- Theatrical release quad poster
- Directed by: Stanley Long
- Written by: Suzanne Mercer
- Story by: Stanley Long Suzanne Mercer
- Produced by: Stanley Long executive Barry Jacobs
- Music by: Cliff Twemlow
- Production company: Salon Productions
- Release date: 1971;
- Running time: 83 mins
- Country: United Kingdom
- Language: English

= Naughty! =

1971 British documentary film by Stanley Long

Naughty, also known as Naughty! A Report on Pornography and Erotica, is a 1971 British dramatised documentary film directed by Stanley Long and written by Suzanne Mercer. Long said that, although the movie was sold as a sex film, it was "a fairly serious film" which "had some purpose". Mercer called it "a serious sociological look at pornography and erotica". It mixes interviews with archived footage and re-enactments, and was screened at the Wet Dream Film Festival in Amsterdam in 1971. The same team later made a similar movie, On the Game (1974).

==Cast==
- Chris Lethbridge-Baker as Horace
- Lee Donald as Papa
- Brenda Peters as Mama
- Jane Cardew as Papa's mistress
- Nina Francis as daughter
- Shane Raggett as son
- Lois Penson as maiden aunt
- Olive McFarland as Mary Wilson
- Heather Chasen as Victorian madame
- Al Goldstein as himself
- Richard Neville as himself
- Germaine Greer as herself

==Reception==
Monthly Film Bulletin said "Publicised as a 'report on pornography and erotica through the ages', Naughty! in fact emerges as a cheaply-made mish-mash of interviews, reportage on the Amsterdam 'Wet Dream Festival', and some clumsily staged scenes illustrating the hypocrisy and depravity of the Victorians.
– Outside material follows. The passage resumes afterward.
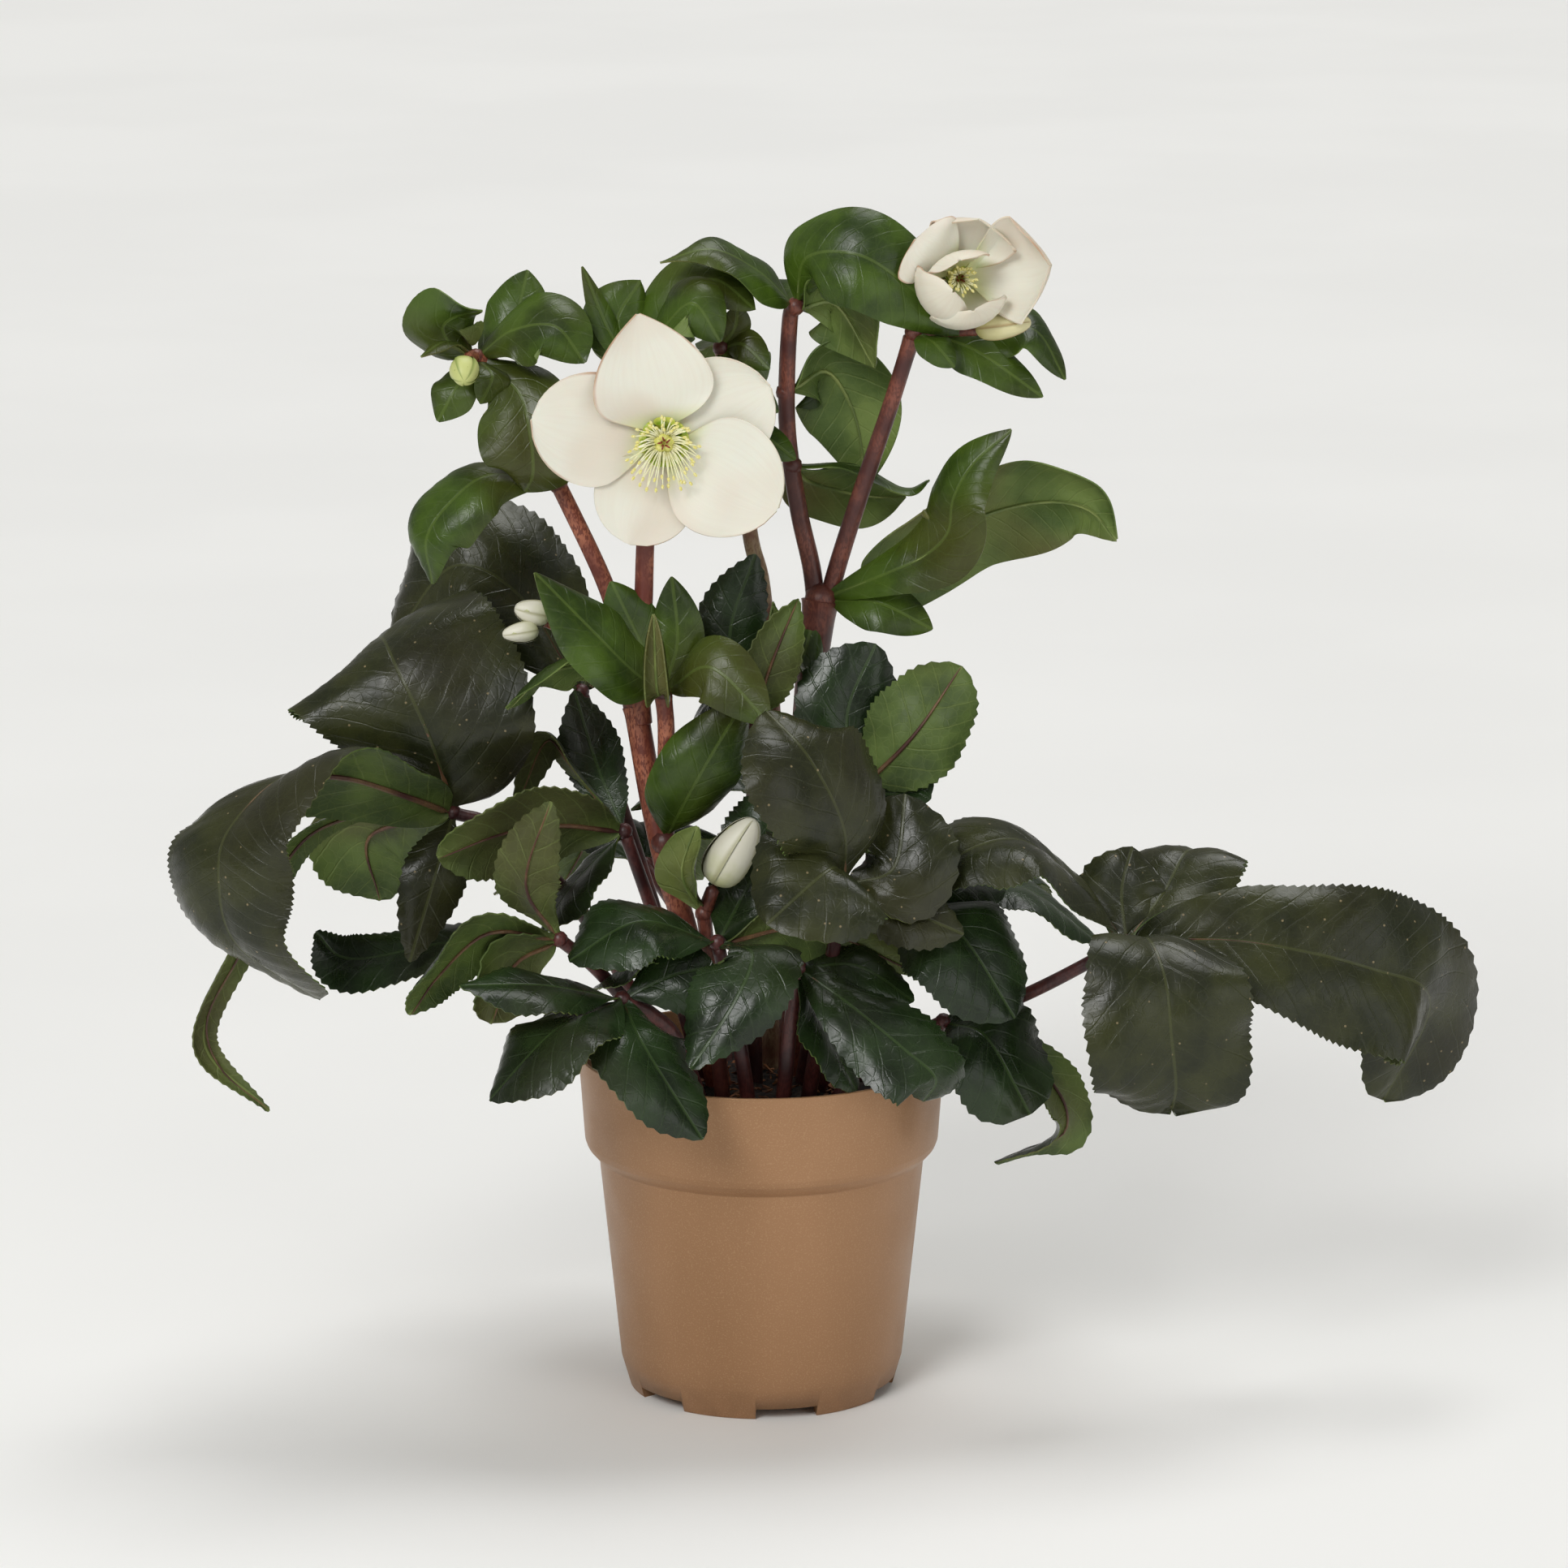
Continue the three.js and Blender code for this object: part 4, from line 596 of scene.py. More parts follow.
def blade_surface(blade):
    """The upper face of a blade, as a function of s along its rib and x across it, from -1 to 1.
    It gives a point, the way up and the half-width there."""
    blade = {**BLADE, **blade}
    path = [Vector(p) for p in blade["path"]]
    length = curve_length(path)
    outline = OUTLINE[blade["shape"]]
    kind = "bract" if blade["shape"] in SMOOTH_EDGED else "leaf"
    spacing = None if blade["shape"] in PETALS else SIDE_VEINS[kind]
    width = blade["width"]
    chord = path[-1] - path[0]
    course = radians(blade["heading"]) if "heading" in blade else atan2(chord.y, chord.x)
    flat = blade.get("level") or Vector((-sin(course), cos(course), 0))
    start = radians(blade["fold"])
    bend = radians(blade["fold"] + blade["cup"]) or LEAST_BEND

    @cache
    def station(s):
        along = curve_tangent(path, s)
        lateral = (flat - flat.dot(along) * along).normalized()
        lateral.rotate(Quaternion(along, radians(blade["roll"])))
        stalk = outline["root"] + (outline["point"] - outline["root"]) * s
        halves = [stalk + width / 2 * outline_at(outline, s, blade["skew"] * side) for side in (1, -1)]
        return curve_point(path, s), lateral, along.cross(lateral), halves

    def surface(s, x, tooth=0.0):
        centre, lateral, up, halves = station(s)
        side, across = (-1 if x > 0 else 1), abs(x)
        half = halves[x > 0]
        reach = half + tooth
        end = start - bend * across
        ripple = blade["wave"] * width * across**2 * sin(s * RIPPLES + side * RIPPLE_SHIFT)
        out = reach * (sin(start) - sin(end)) / bend
        rise = reach * (cos(end) - cos(start)) / bend + ripple
        lean = -side * end if across else 0
        normal = up * cos(lean) + lateral * sin(lean)
        point = centre + lateral * side * out + up * rise
        sway = noise.noise(point / SWAY_SIZE) * SWAY * width * across
        if spacing:
            phase = (s * length - across * half * VEIN_SLOPE) / spacing + (0.5 if side > 0 else 0)
            bulge = sin(phase * pi) ** 2 * (1 - across**4) * ramp(across * half, 0, RIB_CHANNEL)
            sway += PUCKER * min(1, width / PUCKER_WIDTH) * bulge
        return point + normal * sway, normal, half

    return surface, length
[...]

The historical scenes are badly done, with many of them relying on jokily speeded-up action and jangly piano accompaniment in a weak attempt at light-heartedness. Yet despite the overall ineptness, several of the contemporary interviews have the fascination of the truly bizarre: evidently genuine discussions with the director and cast of a blue movie (before, during and after the 'action'); the chat with a madame who specialises in bondage; and the rather touching confession of a suburban couple, whose search for sexual variety was apparently sparked by the wife becoming fed up with the husband's constant desire to spank her."

The Sun called it "just another 'raincoat' film dressed up as 'educational' language."